Férias: as férias poderão ser fracionadas em até três períodos, mediante negociação, contanto que um dos períodos seja de pelo menos 15 dias corridos.
Jornada: a jornada diária poderá ser de 12 horas com 36 horas de descanso, respeitando o limite de 44 horas semanais (ou 48 horas, com as horas extras) e 220 horas mensais.
Tempo na empresa: não são consideradas dentro da jornada de trabalho as atividades no âmbito da empresa como descanso, estudo, alimentação, interação entre colegas, higiene pessoal e troca de uniforme.
Descanso: o intervalo dentro da jornada de trabalho poderá ser negociado, desde que tenha pelo menos 30 minutos. Além disso, se o empregador não conceder intervalo mínimo para almoço ou concedê-lo parcialmente, a indenização será de 50% do valor da hora normal de trabalho apenas sobre o tempo não concedido em vez de todo o tempo de intervalo devido.
Remuneração: o pagamento do piso ou salário mínimo não será obrigatório na remuneração por produção. Além disso, trabalhadores e empresas poderão negociar todas as formas de remuneração, que não precisam fazer parte do salário.
Plano de cargos e salários: o plano de carreira poderá ser negociado entre patrões e trabalhadores sem necessidade de homologação nem registro em contrato, podendo ser mudado constantemente.
Transporte: o tempo dispendido até o local de trabalho e o retorno, por qualquer meio de transporte, não será computado na jornada de trabalho.
Trabalho intermitente (por período): como não haverá mais restrições, a empresa poderá demitir os funcionários e, em seguida, recontratá-los como intermitentes.
Trabalho remoto (home office): tudo o que o trabalhador usar em casa será formalizado com o patrão via contrato, como equipamentos e gastos com energia e internet, e o controle do trabalho será feito por tarefa.
Trabalho parcial: a duração pode ser de até 30 horas semanais, sem possibilidade de horas extras semanais, ou de 26 horas semanais ou menos, com até 6 horas extras, pagas com acréscimo de 50%. Um terço do período de férias pode ser pago em dinheiro.
Negociação: convenções e acordos coletivos poderão prevalecer sobre a legislação. Assim, os sindicatos e as empresas podem negociar condições de trabalho diferentes das previstas em lei, mas não necessariamente num patamar melhor para os trabalhadores, entre outros pontos alterados.

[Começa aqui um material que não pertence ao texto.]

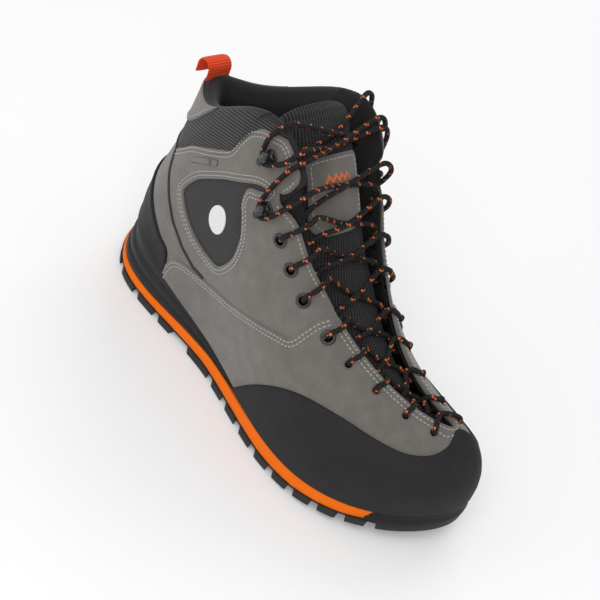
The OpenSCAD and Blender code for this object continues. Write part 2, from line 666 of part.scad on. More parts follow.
// Smooth curve through the points, with one more point in each span longer than the given one
function smooth(p, long) = [
  for (i = [0:len(p) - 2]) for (k = [0 : (norm(p[i + 1] - p[i]) > long ? 1 : 0)])
    let (
      t = k / 2,
      a = p[max(i - 1, 0)], b = p[i], c = p[i + 1], d = p[min(i + 2, len(p) - 1)]
    )
    b + 0.5 * t * (c - a + t * (2 * a - 5 * b + 4 * c - d + t * (3 * (b - c) + d - a))),
  p[len(p) - 1]
];
module lace() {
  color([0.13, 0.12, 0.12]) rod(smooth(lace_line, 2 * lace_d), lace_d, 8);
}
aglet_len = 20;
module aglet(tip, before) {
  color("black") rod([tip, tip + aglet_len * unit(tip - before)], lace_d * 0.9, 8);
}
module aglet_1() aglet(lace_line[0], lace_line[1]);
module aglet_2() aglet(lace_line[len(lace_line) - 1], lace_line[len(lace_line) - 2]);

outsole();
midsole();
stabiliser();
shank();
lasting_board();
footbed();
heel_cap();
toe_rand();
toe_puff();
heel_counter();
vamp();
lateral_quarter();
medial_quarter();
back_strip();
lateral_window();
medial_window();
lateral_badge();
medial_badge();
lateral_tag();
medial_tag();
collar_band();
collar_padding();
lining();
back_tab();
pull_loop();
tongue_shell();
tongue_padding();
tongue_lining();
tongue_patch();
tongue_motif();
eyelet_l1();
eyelet_l2();
eyelet_l3();
eyelet_l4();
eyelet_m1();
eyelet_m2();
eyelet_m3();
eyelet_m4();
hook_lateral_low();
hook_lateral_top();
hook_medial_low();
hook_medial_top();
lace();
aglet_1();
aglet_2();
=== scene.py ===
"""Looks of a right hiking boot: suede and mesh upper, rand, lugged sole, tongue, hooks, eyelets and lace.

The upper is one surface, the same as the CAD's. A point of it has a station s, from 0 at the toe over 5 at
the waist to 10 at the heel on the outer side (and -1 to -10 on the inner side), a height h, from 0 at the
sole to 1 at the rim, and a depth d in millimetres, positive outwards. Lengths are in millimetres until a
mesh is made.
"""
import math

import bmesh
import bpy
import numpy as np
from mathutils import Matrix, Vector
from mathutils.geometry import delaunay_2d_cdt
from mathutils.kdtree import KDTree


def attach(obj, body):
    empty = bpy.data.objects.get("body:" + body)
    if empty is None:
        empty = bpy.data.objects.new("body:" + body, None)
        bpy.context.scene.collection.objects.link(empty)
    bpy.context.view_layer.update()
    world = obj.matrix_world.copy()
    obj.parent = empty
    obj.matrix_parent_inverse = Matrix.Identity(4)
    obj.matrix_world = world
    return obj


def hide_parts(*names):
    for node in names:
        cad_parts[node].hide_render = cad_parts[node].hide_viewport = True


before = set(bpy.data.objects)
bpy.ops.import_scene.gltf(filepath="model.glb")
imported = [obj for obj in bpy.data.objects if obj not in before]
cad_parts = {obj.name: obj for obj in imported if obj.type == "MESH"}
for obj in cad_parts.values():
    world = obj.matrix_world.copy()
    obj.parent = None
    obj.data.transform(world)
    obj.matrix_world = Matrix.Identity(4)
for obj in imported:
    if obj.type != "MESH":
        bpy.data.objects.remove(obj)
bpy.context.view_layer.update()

MM = 0.001
rng = np.random.default_rng(7)

# ---- The upper's surface: four closed rows of 20 stations, x measured from the back of the heel ----

STATIONS = 20
HEEL_X = -150.0
FEATHER = [
    (296, 25, 30), (288, -3, 27), (262, -31, 21), (228, -46, 18), (192, -46, 17),
    (160, -41, 18), (128, -36, 21), (98, -36, 25), (66, -37, 31), (30, -32, 36),
    (6, 0, 38), (24, 31, 36), (62, 35, 31), (96, 34, 26), (126, 36, 22),
    (158, 41, 19), (190, 47, 18), (224, 52, 19), (258, 53, 22), (284, 44, 27),
]
BELLY = [
    (300, 25, 52), (293, -8, 50), (267, -38, 46), (232, -54, 48), (194, -54, 52),
    (160, -48, 58), (128, -44, 68), (98, -42, 78), (62, -42, 78), (26, -34, 74),
    (0, 0, 72), (22, 35, 72), (60, 41, 78), (96, 42, 78), (126, 44, 66),
    (158, 50, 54), (192, 56, 46), (226, 60, 42), (262, 58, 44), (288, 46, 48),
]
WAIST = [
    (284, 20, 80), (272, -12, 78), (250, -32, 80), (218, -44, 86), (188, -48, 98),
    (158, -50, 110), (130, -52, 126), (106, -48, 140), (74, -40, 138), (44, -30, 112),
    (26, 0, 112), (42, 30, 112), (74, 40, 138), (106, 46, 140), (132, 46, 124),
    (160, 42, 104), (190, 38, 86), (222, 34, 74), (252, 32, 74), (276, 30, 78),
]
RIM = [
    (273, 14, 80), (259, -1, 84), (236, -12, 90), (210, -21, 101), (184, -29, 118),
    (166, -35, 138), (150, -40, 165), (124, -41, 187), (84, -38, 177), (46, -25, 145),
    (16, 0, 147), (36, 24, 144), (76, 37, 172), (112, 37, 187), (144, 31, 165),
    (166, 25, 134), (188, 20, 114), (212, 13, 99), (238, 10, 89), (260, 12, 83),
]


def spline_row(points):
    """Control points of the closed curve that passes by the stations."""
    p = np.array(points, float) + (HEEL_X, 0, 0)
    return (8 * p - np.roll(p, 1, 0) - np.roll(p, -1, 0)) / 6


ROWS = [spline_row(row) for row in (FEATHER, BELLY, WAIST, RIM)]


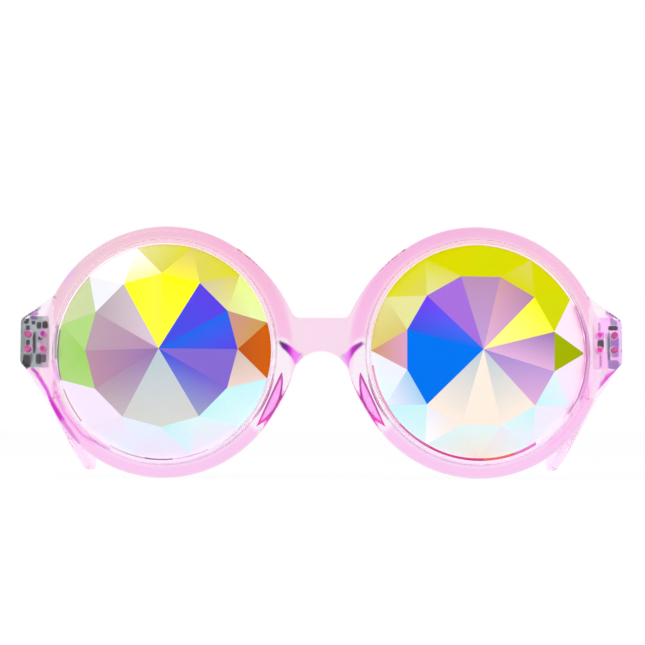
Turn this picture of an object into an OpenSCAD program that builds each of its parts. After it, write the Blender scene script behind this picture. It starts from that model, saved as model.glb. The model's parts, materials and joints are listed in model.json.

Prazo de validade das normas coletivas: o que for negociado não precisará ser incorporado ao contrato de trabalho. Os sindicatos e as empresas poderão dispor livremente sobre os prazos de validade dos acordos e convenções coletivas, bem como sobre a manutenção ou não dos direitos ali previstos quando expirados os períodos de vigência. E, em caso de expiração da validade, novas negociações terão de ser feitas.
Representação: os trabalhadores poderão escolher 3 funcionários que os representarão em empresas com no mínimo 200 funcionários na negociação com os patrões. Os representantes não precisam ser sindicalizados. Os sindicatos continuarão atuando apenas nos acordos e nas convenções coletivas.
Demissão: o contrato de trabalho poderá ser extinto de comum acordo, com pagamento de metade do aviso prévio e metade da multa de 40% sobre o saldo do FGTS. O empregado poderá ainda movimentar até 80% do valor depositado pela empresa na conta do FGTS, mas não terá direito ao seguro-desemprego.
Danos morais: a proposta impõe limitações ao valor a ser pleiteado pelo trabalhador, estabelecendo um teto para alguns pedidos de indenização. Ofensas graves cometidas por empregadores devem ser de, no máximo, 50 vezes o último salário contratual do ofendido.